Saturday, March 14, 2009


We've had a bird feeder in the front yard since we moved in. You might think the birds would be at risk from the large population of neighbourhood cats, but so far I haven't any frisky felines try to grab a snack. Barry, I know, is far too slow to ever sneak up on anything more alert than a dead twig. I'd expect the new kitten from next door to have a go, but he has extra toes so maybe they get in the way when hunting!

I have finally given in to my curiosity to know what all the different nondescript little brown bird are that frequent our feeder. Now, anyone from my family will tell you that I hold a fairly dim view of bird classification. I enjoy spotting birds, but if I can't tell you what it's called, that's fine by me. A bird is a bird, and they are marvelous to watch without naming them. But like I say, after a year my curiosity has gradually grown and now I would at least like to have some idea of how many different types of bird we have in the area.

It starts out easy. The bright red ones, with the black face, orange beak and sharp haircut? That's a (Northern) Cardinal and since it's the State bird, it would be a cardinal sin for me not to know it! Straight away we run into the first pitfall of bird watching, because the brown ones? Also Cardinals, but they're the ladies or the kids! Still, the distinctive tuft is enough to single them out, and the bright beak is another strong clue.

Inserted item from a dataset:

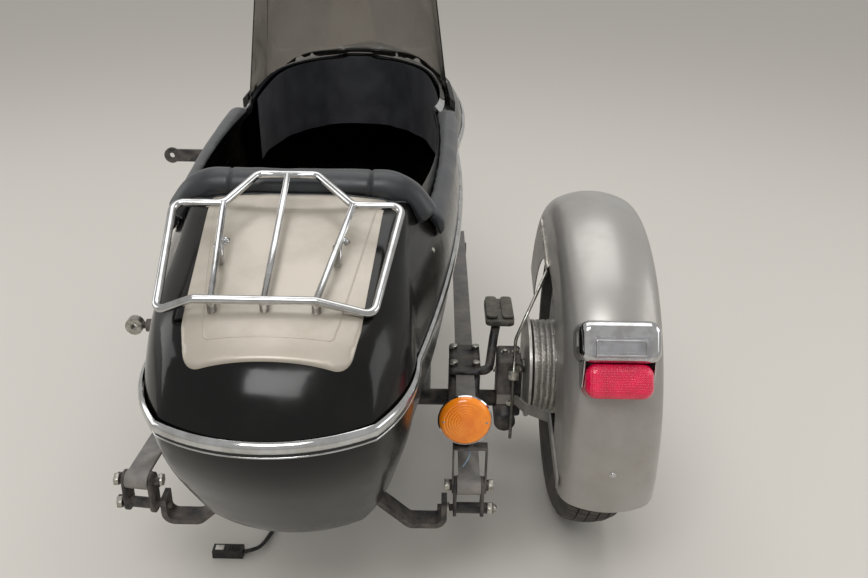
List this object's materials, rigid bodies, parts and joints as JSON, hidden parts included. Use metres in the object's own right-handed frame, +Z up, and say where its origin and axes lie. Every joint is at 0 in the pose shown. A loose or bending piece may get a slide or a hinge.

Next up the Blue Jay. Another crested variety, it's showy personality makes it easy to spot. These guys are never shy and tend the throw their weight around. The only other bird about the same size as the first two is the (Northern) Mockingbird. The poor Mockingbird is easy to ignore, dressed in a rather dull gray, but the white flashes as it flies makes it a cinch to ID.

Once we get on to the smaller species I have to say I start to struggle. Sure, from the pictures in the book it looks like it should be a piece of cake to tell them apart, but out there on the feeder, flitting back and forth between the trees, never sitting still, never exposing the perfect left profile for comparison to the plate it's another matter. Before long, I start picking out dark caps, breasts, wing bars and so on. Then it is a case of leafing through the bird book attempting to locate a drawing with all the features present. Unfortunately I have no idea how they ordered the plates. I mean, I've narrowed it down to the garden birds section, and then I would've expected them to go in size order, but apparently this is not how it's done.

Despite this frustrating lack of logic, I reckon I have positively identified a House Sparrow, a White Throated Sparrow, a Dark Eyed (Slate Colored) Junco, a House Finch, and some kind of Chickadee (I think probably the Carolina variety). We also have a Red-bellied Woodpecker in the area. These birds are all, of course, exceedingly common, but in a time when garden birds are said to be have a hard time I'm glad we see so many.

Update: Still no Grackles but the Brown-headed Cowbirds have arrived en-masse. The Woodpecker turned out to have a friend, so there's two of them. We saw a Bluebird (very exciting) and we also have a pair of Mourning Doves in residence.


  1. Anonymous5:15 PM

    I'm impressed. I've never seen a house finch. No mention of robins? Expect to see grackles going around in flocks, often in the mornings and evenings and often with cowbirds. I know you already know vultures and hummingbirds. After a while you get to know what family a bird is likely to be in. As you know, I annoy mom by identifying birds on a glimpse, because familiarity means you pick up the hints. It's no different to cars or anything else you classify, though there does seem to be more choice in the US. Some birds will always be just birds, like some insects are just flies, but it's kind of fun to know what is knowable and when you do more seem to become knowable. Dad

  2. Yes, there are some Robins around, although they rarely visit the feeder. I think they prefer worms. I'll keeps an eye out for Grackles and Cowbirds. Probably our neighbourhood isn't open enough for them, compared to Hanover farmland, although I know I saw Meadowlarks in the back yard last year.
    I'm trying to start picking out the individual voices as that seems like a good way to identify birds from a distance.

  3. We have lots of grackles round here. Dozens at once sit in a tree or on phone wires and make a crazy racket.

  4. Anonymous4:58 PM

    Windsor Farms front yards, in the City of Richmond is where I've mostly seen them. But that goes for hawks, deer and all kinds of wildlife... Dad

  5. Canada here .. My cats are enjoying all the birds this year, alot of bird feeders went onto my tree branches all around my house. My love is astronomy but my cats come first. Robins, grackles, crows , blue jays , cardinals, chickadees , red wing black birds and 4 types of house finches ..outside of course. They belong outside and free not in cages.